DIRECTIONS FOR THIS TASK: Copy exactly the last part of the entries, starting from the line with "Write the three.js" and including the final line.

EXTRACTED RECORDS:
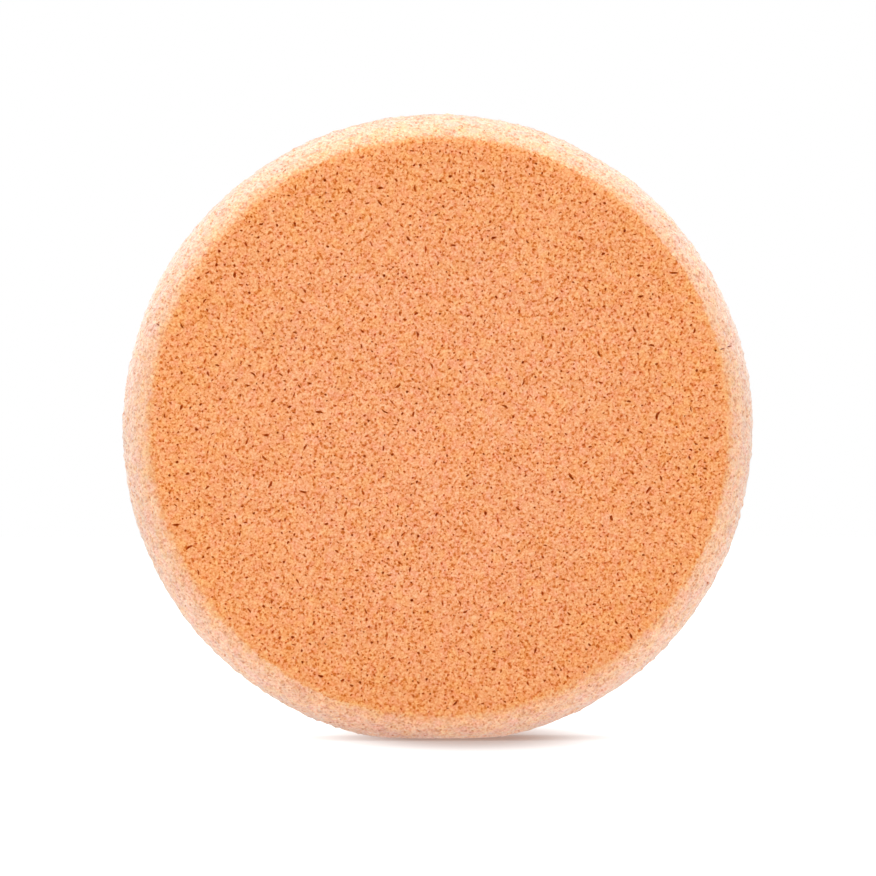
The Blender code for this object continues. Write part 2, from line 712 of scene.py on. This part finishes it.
def build_foam():
    mesh = bpy.data.meshes.new("sponge_foam")
    mesh.from_pydata(vertices, [], triangles)
    layer = mesh.uv_layers.new(name="OFBake")
    layer.data.foreach_set("uv", np.array(assembly.map, np.float32).ravel())
    pit = mesh.attributes.new("pit", "FLOAT", "POINT")
    pit.data.foreach_set("value", np.array(shades, np.float32))
    mesh.polygons.foreach_set("material_index", assembly.finishes)
    mesh.shade_smooth()
    mesh.set_sharp_from_angle(angle=SHARP_ANGLE)
    foam = bpy.data.objects.new("sponge_foam", mesh)
    bpy.context.scene.collection.objects.link(foam)
    return foam


foam = build_foam()


def open_edges(mesh):
    """How many edges don't join exactly two triangles. A closed mesh has none."""
    ends = np.empty(len(mesh.loops), np.int64)
    mesh.loops.foreach_get("edge_index", ends)
    return int((np.bincount(ends, minlength=len(mesh.edges)) != 2).sum())


print(f"foam: {len(foam.data.polygons)} triangles, {open_edges(foam.data)} open edges")

# %% [markdown]
# ## Small helpers for materials
# A material is a tree of nodes. These helpers keep each step of it on one line: one makes a node and sets
# or links its inputs, the others are short names for the kinds used most.

# %% Node helpers
def srgb(red, green, blue):
    """A colour as a paint program shows it, from 0 to 255, in the linear values that Blender uses."""
    def linear(value):
        value /= 255
        return value / 12.92 if value <= 0.04045 else ((value + 0.055) / 1.055) ** 2.4

    return linear(red), linear(green), linear(blue), 1.0


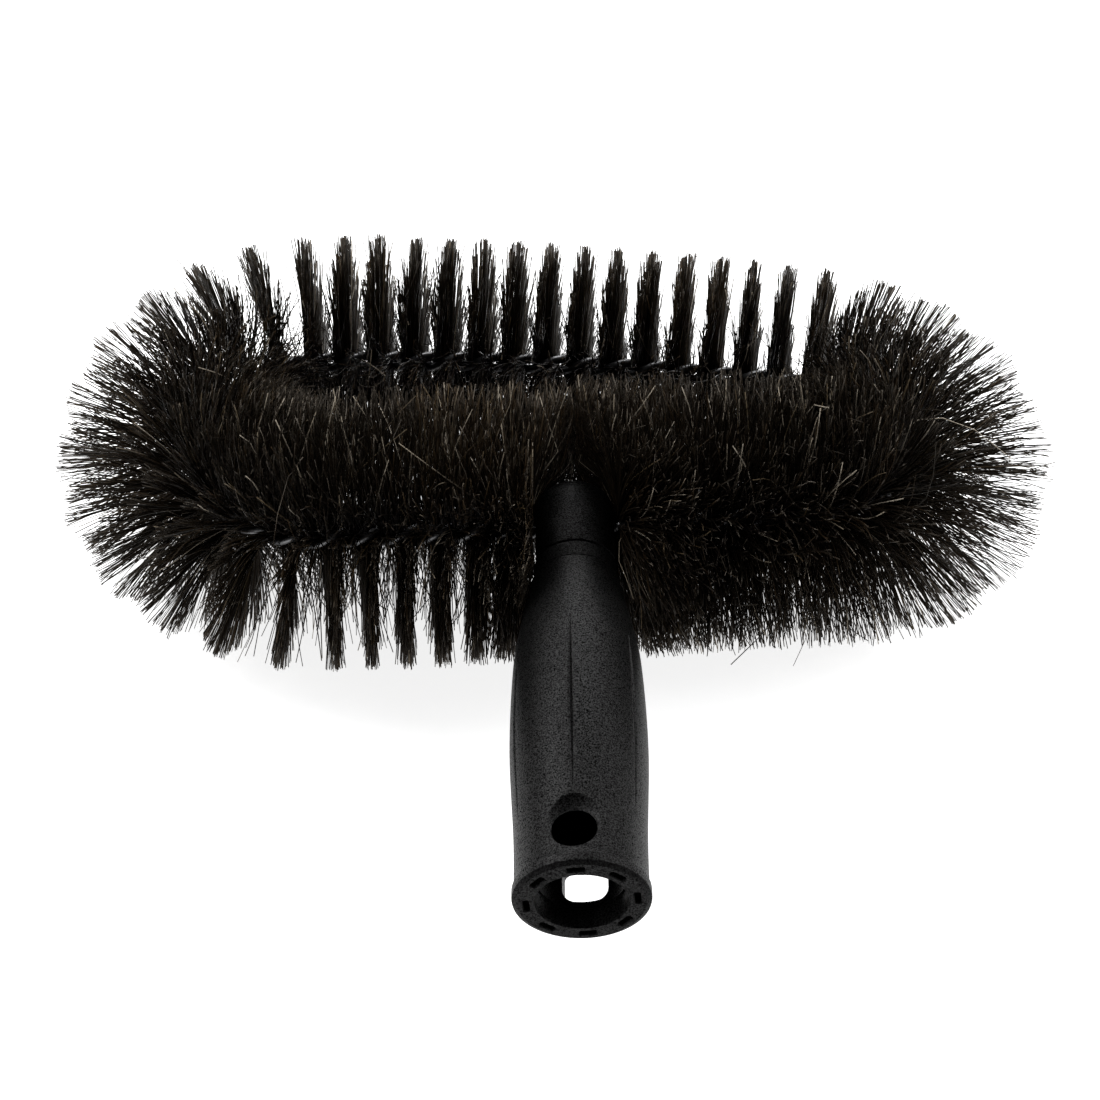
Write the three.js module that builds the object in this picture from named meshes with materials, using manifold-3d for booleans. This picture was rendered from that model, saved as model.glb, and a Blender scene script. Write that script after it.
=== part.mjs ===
// Oval brush head for a pole: a twisted-wire brush bent into an egg-shaped loop, with both ends of
// its stem held in a moulded pole socket. Millimetres.
//
// The loop lies flat in the XY plane and +Z is its normal. The socket's axis is Y, and its mouth
// faces -Y. The origin is the centre of the pole seat, the flat end of the socket's bore.

import * as THREE from 'three';
import { mergeVertices } from 'three/addons/utils/BufferGeometryUtils.js';
import Module from 'manifold-3d';

const wasm = await Module();
wasm.setup();

// ---- Driving dimensions ----

// Places along the socket are distances from its mouth, the plane of its lip.
const POLE_DEPTH = 58;
const fromMouth = (distance) => distance - POLE_DEPTH;

const SOCKET_TOP = 115.4;
const SEAT_WEB = 3.5;
const CHAMBER_RADIUS = 11.2;
const LIP_RADIUS = 19;
const LIP_LENGTH = 2.6;
const EDGE_CHAMFER = 0.4;
const BARREL_STATIONS = [[4.5, 18.4], [20, 18.6], [50, 19.9], [80, 19.1], [97, 16.9], [114.8, 13.5]];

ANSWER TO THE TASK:
Write the three.js module that builds the object in this picture from named meshes with materials, using manifold-3d for booleans. This picture was rendered from that model, saved as model.glb, and a Blender scene script. Write that script after it.
=== part.mjs ===
// Oval brush head for a pole: a twisted-wire brush bent into an egg-shaped loop, with both ends of
// its stem held in a moulded pole socket. Millimetres.
//
// The loop lies flat in the XY plane and +Z is its normal. The socket's axis is Y, and its mouth
// faces -Y. The origin is the centre of the pole seat, the flat end of the socket's bore.

import * as THREE from 'three';
import { mergeVertices } from 'three/addons/utils/BufferGeometryUtils.js';
import Module from 'manifold-3d';

const wasm = await Module();
wasm.setup();

// ---- Driving dimensions ----

// Places along the socket are distances from its mouth, the plane of its lip.
const POLE_DEPTH = 58;
const fromMouth = (distance) => distance - POLE_DEPTH;

const SOCKET_TOP = 115.4;
const SEAT_WEB = 3.5;
const CHAMBER_RADIUS = 11.2;
const LIP_RADIUS = 19;
const LIP_LENGTH = 2.6;
const EDGE_CHAMFER = 0.4;
const BARREL_STATIONS = [[4.5, 18.4], [20, 18.6], [50, 19.9], [80, 19.1], [97, 16.9], [114.8, 13.5]];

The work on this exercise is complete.